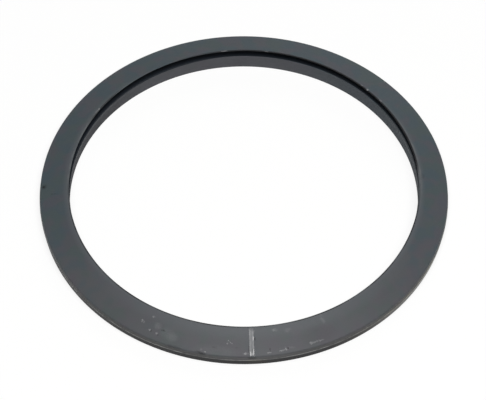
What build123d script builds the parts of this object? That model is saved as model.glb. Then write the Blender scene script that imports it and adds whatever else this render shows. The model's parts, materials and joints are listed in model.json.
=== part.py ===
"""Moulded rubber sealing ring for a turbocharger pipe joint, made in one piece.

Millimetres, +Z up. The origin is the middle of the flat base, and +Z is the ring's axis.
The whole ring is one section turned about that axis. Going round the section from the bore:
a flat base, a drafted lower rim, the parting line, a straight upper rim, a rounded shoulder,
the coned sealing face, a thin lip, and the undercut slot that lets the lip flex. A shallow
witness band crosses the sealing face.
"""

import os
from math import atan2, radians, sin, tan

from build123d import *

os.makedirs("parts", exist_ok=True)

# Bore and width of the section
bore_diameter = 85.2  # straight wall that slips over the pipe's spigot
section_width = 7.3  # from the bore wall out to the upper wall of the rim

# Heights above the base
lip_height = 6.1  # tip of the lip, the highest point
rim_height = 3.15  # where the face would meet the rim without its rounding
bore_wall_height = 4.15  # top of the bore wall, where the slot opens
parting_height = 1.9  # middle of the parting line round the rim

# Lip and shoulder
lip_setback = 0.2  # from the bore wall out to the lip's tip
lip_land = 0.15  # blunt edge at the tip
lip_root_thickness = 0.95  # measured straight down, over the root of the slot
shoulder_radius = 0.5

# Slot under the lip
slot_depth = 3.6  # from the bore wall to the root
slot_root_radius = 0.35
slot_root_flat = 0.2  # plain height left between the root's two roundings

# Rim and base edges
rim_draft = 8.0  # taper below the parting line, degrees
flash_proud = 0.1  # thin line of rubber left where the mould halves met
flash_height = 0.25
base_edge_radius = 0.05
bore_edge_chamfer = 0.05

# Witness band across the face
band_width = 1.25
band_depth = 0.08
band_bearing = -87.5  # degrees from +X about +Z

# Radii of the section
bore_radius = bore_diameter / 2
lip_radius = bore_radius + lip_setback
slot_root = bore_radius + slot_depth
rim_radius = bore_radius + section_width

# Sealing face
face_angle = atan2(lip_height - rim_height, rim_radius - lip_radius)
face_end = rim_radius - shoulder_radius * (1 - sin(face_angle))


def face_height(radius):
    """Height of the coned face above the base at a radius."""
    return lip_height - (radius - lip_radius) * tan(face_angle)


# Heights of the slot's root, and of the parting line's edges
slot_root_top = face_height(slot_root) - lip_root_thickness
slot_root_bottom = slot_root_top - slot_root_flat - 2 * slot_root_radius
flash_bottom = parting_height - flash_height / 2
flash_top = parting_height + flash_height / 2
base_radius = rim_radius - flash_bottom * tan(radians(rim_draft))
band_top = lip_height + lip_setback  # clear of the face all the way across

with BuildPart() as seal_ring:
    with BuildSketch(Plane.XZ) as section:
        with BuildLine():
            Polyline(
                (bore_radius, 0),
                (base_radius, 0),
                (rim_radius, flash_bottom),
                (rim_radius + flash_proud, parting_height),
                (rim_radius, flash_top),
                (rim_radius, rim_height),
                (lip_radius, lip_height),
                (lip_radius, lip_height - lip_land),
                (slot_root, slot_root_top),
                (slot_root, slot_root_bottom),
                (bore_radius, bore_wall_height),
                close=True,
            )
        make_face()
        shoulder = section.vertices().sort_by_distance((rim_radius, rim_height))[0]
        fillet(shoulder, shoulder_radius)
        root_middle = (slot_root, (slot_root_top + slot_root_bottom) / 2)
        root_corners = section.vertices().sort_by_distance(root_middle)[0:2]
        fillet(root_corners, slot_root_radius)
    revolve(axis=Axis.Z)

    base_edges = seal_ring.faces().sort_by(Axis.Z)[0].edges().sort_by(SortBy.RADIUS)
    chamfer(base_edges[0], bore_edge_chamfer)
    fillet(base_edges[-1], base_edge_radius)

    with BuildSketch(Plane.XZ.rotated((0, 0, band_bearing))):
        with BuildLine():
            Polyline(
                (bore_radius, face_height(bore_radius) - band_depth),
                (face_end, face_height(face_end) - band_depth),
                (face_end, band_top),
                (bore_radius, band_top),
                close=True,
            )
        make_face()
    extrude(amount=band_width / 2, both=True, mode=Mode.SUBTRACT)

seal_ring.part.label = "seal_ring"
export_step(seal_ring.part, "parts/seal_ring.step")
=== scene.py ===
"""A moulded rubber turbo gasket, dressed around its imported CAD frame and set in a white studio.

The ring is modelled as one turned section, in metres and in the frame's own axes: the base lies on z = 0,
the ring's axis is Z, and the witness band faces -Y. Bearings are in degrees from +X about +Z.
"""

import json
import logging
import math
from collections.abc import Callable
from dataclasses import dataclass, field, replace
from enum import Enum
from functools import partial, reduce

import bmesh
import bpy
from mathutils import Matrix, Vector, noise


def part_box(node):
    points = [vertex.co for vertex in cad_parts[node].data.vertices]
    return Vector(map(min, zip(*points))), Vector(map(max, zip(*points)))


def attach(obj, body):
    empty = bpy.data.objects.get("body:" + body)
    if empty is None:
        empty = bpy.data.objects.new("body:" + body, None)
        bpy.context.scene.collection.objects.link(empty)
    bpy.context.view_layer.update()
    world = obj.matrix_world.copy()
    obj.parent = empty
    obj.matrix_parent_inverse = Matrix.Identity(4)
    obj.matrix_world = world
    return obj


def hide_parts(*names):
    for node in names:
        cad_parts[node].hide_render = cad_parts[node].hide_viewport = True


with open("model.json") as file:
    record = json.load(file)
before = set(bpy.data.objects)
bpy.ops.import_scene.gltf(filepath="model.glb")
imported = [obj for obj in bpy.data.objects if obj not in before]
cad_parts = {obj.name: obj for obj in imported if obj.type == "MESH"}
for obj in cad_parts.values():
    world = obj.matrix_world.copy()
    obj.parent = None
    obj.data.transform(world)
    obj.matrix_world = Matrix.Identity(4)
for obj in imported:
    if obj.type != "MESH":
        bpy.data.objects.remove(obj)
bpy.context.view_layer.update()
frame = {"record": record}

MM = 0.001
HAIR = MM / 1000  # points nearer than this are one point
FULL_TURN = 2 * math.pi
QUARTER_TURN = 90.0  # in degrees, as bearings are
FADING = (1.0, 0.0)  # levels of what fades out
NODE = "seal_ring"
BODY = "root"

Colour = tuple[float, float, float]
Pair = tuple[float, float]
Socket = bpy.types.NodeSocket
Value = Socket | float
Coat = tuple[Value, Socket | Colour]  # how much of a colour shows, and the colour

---

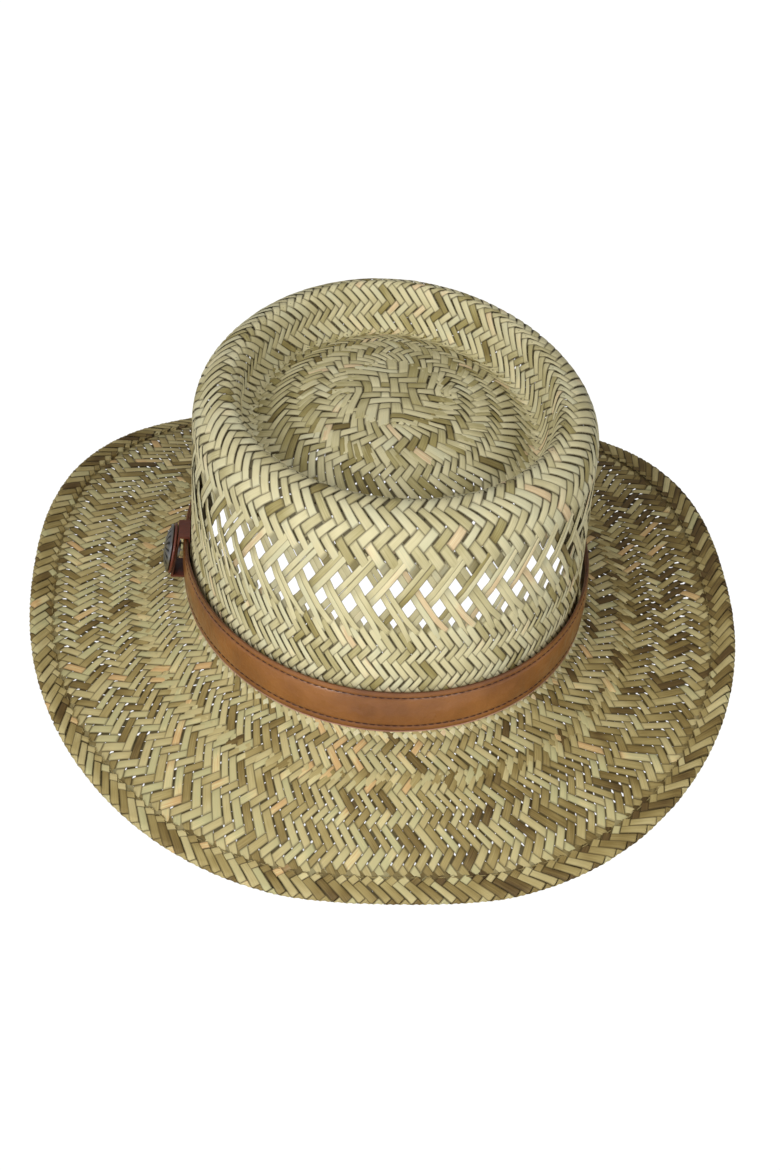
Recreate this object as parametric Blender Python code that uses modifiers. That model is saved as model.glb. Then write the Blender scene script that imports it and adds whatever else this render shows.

---

(What the task asks) The lines to quote run from the one containing "What build123d script" to the one containing "section_width = 7.3". Quote them exactly, with both of those lines, and nothing else.

(Task result)
What build123d script builds the parts of this object? That model is saved as model.glb. Then write the Blender scene script that imports it and adds whatever else this render shows. The model's parts, materials and joints are listed in model.json.
=== part.py ===
"""Moulded rubber sealing ring for a turbocharger pipe joint, made in one piece.

Millimetres, +Z up. The origin is the middle of the flat base, and +Z is the ring's axis.
The whole ring is one section turned about that axis. Going round the section from the bore:
a flat base, a drafted lower rim, the parting line, a straight upper rim, a rounded shoulder,
the coned sealing face, a thin lip, and the undercut slot that lets the lip flex. A shallow
witness band crosses the sealing face.
"""

import os
from math import atan2, radians, sin, tan

from build123d import *

os.makedirs("parts", exist_ok=True)

# Bore and width of the section
bore_diameter = 85.2  # straight wall that slips over the pipe's spigot
section_width = 7.3  # from the bore wall out to the upper wall of the rim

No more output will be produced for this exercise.